■ Your objective ■
Output all lines exactly, with nothing added or dropped.

________________________________________

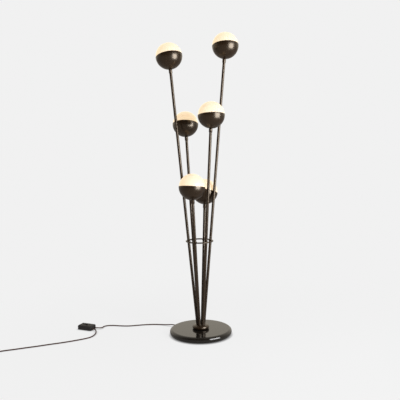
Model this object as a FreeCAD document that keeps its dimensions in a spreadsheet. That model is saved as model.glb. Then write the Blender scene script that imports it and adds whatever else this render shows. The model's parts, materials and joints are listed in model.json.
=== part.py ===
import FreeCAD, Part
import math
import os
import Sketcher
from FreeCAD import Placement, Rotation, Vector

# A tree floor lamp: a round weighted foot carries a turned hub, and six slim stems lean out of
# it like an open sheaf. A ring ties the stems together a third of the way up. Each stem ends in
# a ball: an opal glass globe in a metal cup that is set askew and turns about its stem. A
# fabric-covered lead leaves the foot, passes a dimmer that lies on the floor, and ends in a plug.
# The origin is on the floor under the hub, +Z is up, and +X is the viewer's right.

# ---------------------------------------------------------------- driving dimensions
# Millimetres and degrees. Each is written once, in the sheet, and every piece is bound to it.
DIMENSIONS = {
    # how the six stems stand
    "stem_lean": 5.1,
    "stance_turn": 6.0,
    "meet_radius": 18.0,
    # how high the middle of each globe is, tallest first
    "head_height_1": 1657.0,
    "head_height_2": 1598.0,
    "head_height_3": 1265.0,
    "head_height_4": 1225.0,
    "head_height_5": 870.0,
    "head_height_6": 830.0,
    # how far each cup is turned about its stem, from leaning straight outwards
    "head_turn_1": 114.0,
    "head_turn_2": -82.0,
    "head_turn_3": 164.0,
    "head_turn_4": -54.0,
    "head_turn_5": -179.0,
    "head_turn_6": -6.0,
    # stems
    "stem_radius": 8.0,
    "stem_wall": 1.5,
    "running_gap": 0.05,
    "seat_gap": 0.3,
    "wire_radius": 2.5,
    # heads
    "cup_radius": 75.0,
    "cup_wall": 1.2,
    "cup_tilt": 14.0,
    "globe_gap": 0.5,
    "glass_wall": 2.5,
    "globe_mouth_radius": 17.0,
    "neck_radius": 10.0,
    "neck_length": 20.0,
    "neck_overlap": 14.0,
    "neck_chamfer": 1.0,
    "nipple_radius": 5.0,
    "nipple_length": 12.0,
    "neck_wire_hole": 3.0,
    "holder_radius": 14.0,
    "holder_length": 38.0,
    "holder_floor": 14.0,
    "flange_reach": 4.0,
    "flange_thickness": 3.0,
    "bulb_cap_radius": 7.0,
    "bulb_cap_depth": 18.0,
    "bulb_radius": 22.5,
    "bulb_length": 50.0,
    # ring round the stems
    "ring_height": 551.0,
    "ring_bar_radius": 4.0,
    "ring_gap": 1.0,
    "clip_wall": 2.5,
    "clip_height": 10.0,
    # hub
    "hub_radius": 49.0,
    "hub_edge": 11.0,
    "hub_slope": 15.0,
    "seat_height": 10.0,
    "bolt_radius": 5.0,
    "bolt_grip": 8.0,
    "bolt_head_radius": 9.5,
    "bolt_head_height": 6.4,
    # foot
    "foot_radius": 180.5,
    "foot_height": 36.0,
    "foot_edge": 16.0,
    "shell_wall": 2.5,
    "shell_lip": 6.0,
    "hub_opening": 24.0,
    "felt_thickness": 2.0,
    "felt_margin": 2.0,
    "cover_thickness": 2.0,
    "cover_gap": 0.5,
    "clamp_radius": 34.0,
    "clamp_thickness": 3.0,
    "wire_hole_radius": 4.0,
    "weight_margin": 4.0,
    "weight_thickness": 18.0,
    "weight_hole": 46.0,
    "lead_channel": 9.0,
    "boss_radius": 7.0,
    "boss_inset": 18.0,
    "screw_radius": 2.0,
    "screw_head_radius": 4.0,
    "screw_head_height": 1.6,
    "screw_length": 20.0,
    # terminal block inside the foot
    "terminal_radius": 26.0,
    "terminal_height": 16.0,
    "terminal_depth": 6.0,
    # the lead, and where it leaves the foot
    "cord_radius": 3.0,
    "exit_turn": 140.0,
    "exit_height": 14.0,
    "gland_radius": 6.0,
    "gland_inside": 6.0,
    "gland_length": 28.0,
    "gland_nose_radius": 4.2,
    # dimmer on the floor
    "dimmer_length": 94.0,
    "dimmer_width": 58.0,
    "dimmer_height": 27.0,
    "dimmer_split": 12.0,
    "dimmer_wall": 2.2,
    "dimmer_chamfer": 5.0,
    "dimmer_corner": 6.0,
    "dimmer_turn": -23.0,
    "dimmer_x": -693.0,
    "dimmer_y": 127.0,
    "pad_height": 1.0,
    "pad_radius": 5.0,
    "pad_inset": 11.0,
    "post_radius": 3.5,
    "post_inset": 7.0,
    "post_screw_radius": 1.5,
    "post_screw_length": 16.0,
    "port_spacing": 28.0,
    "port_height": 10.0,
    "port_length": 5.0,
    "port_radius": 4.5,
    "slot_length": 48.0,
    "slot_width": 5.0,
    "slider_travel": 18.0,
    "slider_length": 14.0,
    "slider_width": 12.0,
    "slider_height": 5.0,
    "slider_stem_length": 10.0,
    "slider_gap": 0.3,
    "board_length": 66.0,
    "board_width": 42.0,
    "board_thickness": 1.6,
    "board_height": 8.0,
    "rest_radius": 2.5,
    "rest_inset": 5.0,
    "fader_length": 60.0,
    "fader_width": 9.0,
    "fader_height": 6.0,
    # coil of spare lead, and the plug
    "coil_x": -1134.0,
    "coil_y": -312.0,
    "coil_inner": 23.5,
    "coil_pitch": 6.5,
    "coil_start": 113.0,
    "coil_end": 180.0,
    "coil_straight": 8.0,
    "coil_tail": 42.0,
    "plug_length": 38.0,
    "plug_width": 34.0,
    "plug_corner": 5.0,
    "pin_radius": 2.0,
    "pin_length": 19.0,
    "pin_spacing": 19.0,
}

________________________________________

■ Exercise response ■
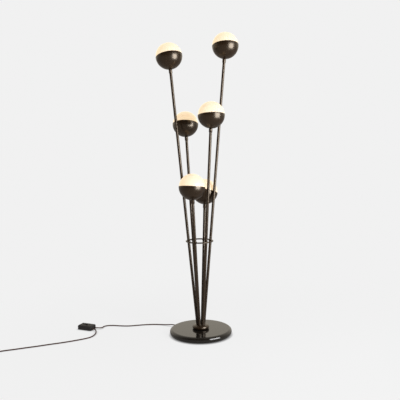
Model this object as a FreeCAD document that keeps its dimensions in a spreadsheet. That model is saved as model.glb. Then write the Blender scene script that imports it and adds whatever else this render shows. The model's parts, materials and joints are listed in model.json.
=== part.py ===
import FreeCAD, Part
import math
import os
import Sketcher
from FreeCAD import Placement, Rotation, Vector

# A tree floor lamp: a round weighted foot carries a turned hub, and six slim stems lean out of
# it like an open sheaf. A ring ties the stems together a third of the way up. Each stem ends in
# a ball: an opal glass globe in a metal cup that is set askew and turns about its stem. A
# fabric-covered lead leaves the foot, passes a dimmer that lies on the floor, and ends in a plug.
# The origin is on the floor under the hub, +Z is up, and +X is the viewer's right.

# ---------------------------------------------------------------- driving dimensions
# Millimetres and degrees. Each is written once, in the sheet, and every piece is bound to it.
DIMENSIONS = {
    # how the six stems stand
    "stem_lean": 5.1,
    "stance_turn": 6.0,
    "meet_radius": 18.0,
    # how high the middle of each globe is, tallest first
    "head_height_1": 1657.0,
    "head_height_2": 1598.0,
    "head_height_3": 1265.0,
    "head_height_4": 1225.0,
    "head_height_5": 870.0,
    "head_height_6": 830.0,
    # how far each cup is turned about its stem, from leaning straight outwards
    "head_turn_1": 114.0,
    "head_turn_2": -82.0,
    "head_turn_3": 164.0,
    "head_turn_4": -54.0,
    "head_turn_5": -179.0,
    "head_turn_6": -6.0,
    # stems
    "stem_radius": 8.0,
    "stem_wall": 1.5,
    "running_gap": 0.05,
    "seat_gap": 0.3,
    "wire_radius": 2.5,
    # heads
    "cup_radius": 75.0,
    "cup_wall": 1.2,
    "cup_tilt": 14.0,
    "globe_gap": 0.5,
    "glass_wall": 2.5,
    "globe_mouth_radius": 17.0,
    "neck_radius": 10.0,
    "neck_length": 20.0,
    "neck_overlap": 14.0,
    "neck_chamfer": 1.0,
    "nipple_radius": 5.0,
    "nipple_length": 12.0,
    "neck_wire_hole": 3.0,
    "holder_radius": 14.0,
    "holder_length": 38.0,
    "holder_floor": 14.0,
    "flange_reach": 4.0,
    "flange_thickness": 3.0,
    "bulb_cap_radius": 7.0,
    "bulb_cap_depth": 18.0,
    "bulb_radius": 22.5,
    "bulb_length": 50.0,
    # ring round the stems
    "ring_height": 551.0,
    "ring_bar_radius": 4.0,
    "ring_gap": 1.0,
    "clip_wall": 2.5,
    "clip_height": 10.0,
    # hub
    "hub_radius": 49.0,
    "hub_edge": 11.0,
    "hub_slope": 15.0,
    "seat_height": 10.0,
    "bolt_radius": 5.0,
    "bolt_grip": 8.0,
    "bolt_head_radius": 9.5,
    "bolt_head_height": 6.4,
    # foot
    "foot_radius": 180.5,
    "foot_height": 36.0,
    "foot_edge": 16.0,
    "shell_wall": 2.5,
    "shell_lip": 6.0,
    "hub_opening": 24.0,
    "felt_thickness": 2.0,
    "felt_margin": 2.0,
    "cover_thickness": 2.0,
    "cover_gap": 0.5,
    "clamp_radius": 34.0,
    "clamp_thickness": 3.0,
    "wire_hole_radius": 4.0,
    "weight_margin": 4.0,
    "weight_thickness": 18.0,
    "weight_hole": 46.0,
    "lead_channel": 9.0,
    "boss_radius": 7.0,
    "boss_inset": 18.0,
    "screw_radius": 2.0,
    "screw_head_radius": 4.0,
    "screw_head_height": 1.6,
    "screw_length": 20.0,
    # terminal block inside the foot
    "terminal_radius": 26.0,
    "terminal_height": 16.0,
    "terminal_depth": 6.0,
    # the lead, and where it leaves the foot
    "cord_radius": 3.0,
    "exit_turn": 140.0,
    "exit_height": 14.0,
    "gland_radius": 6.0,
    "gland_inside": 6.0,
    "gland_length": 28.0,
    "gland_nose_radius": 4.2,
    # dimmer on the floor
    "dimmer_length": 94.0,
    "dimmer_width": 58.0,
    "dimmer_height": 27.0,
    "dimmer_split": 12.0,
    "dimmer_wall": 2.2,
    "dimmer_chamfer": 5.0,
    "dimmer_corner": 6.0,
    "dimmer_turn": -23.0,
    "dimmer_x": -693.0,
    "dimmer_y": 127.0,
    "pad_height": 1.0,
    "pad_radius": 5.0,
    "pad_inset": 11.0,
    "post_radius": 3.5,
    "post_inset": 7.0,
    "post_screw_radius": 1.5,
    "post_screw_length": 16.0,
    "port_spacing": 28.0,
    "port_height": 10.0,
    "port_length": 5.0,
    "port_radius": 4.5,
    "slot_length": 48.0,
    "slot_width": 5.0,
    "slider_travel": 18.0,
    "slider_length": 14.0,
    "slider_width": 12.0,
    "slider_height": 5.0,
    "slider_stem_length": 10.0,
    "slider_gap": 0.3,
    "board_length": 66.0,
    "board_width": 42.0,
    "board_thickness": 1.6,
    "board_height": 8.0,
    "rest_radius": 2.5,
    "rest_inset": 5.0,
    "fader_length": 60.0,
    "fader_width": 9.0,
    "fader_height": 6.0,
    # coil of spare lead, and the plug
    "coil_x": -1134.0,
    "coil_y": -312.0,
    "coil_inner": 23.5,
    "coil_pitch": 6.5,
    "coil_start": 113.0,
    "coil_end": 180.0,
    "coil_straight": 8.0,
    "coil_tail": 42.0,
    "plug_length": 38.0,
    "plug_width": 34.0,
    "plug_corner": 5.0,
    "pin_radius": 2.0,
    "pin_length": 19.0,
    "pin_spacing": 19.0,
}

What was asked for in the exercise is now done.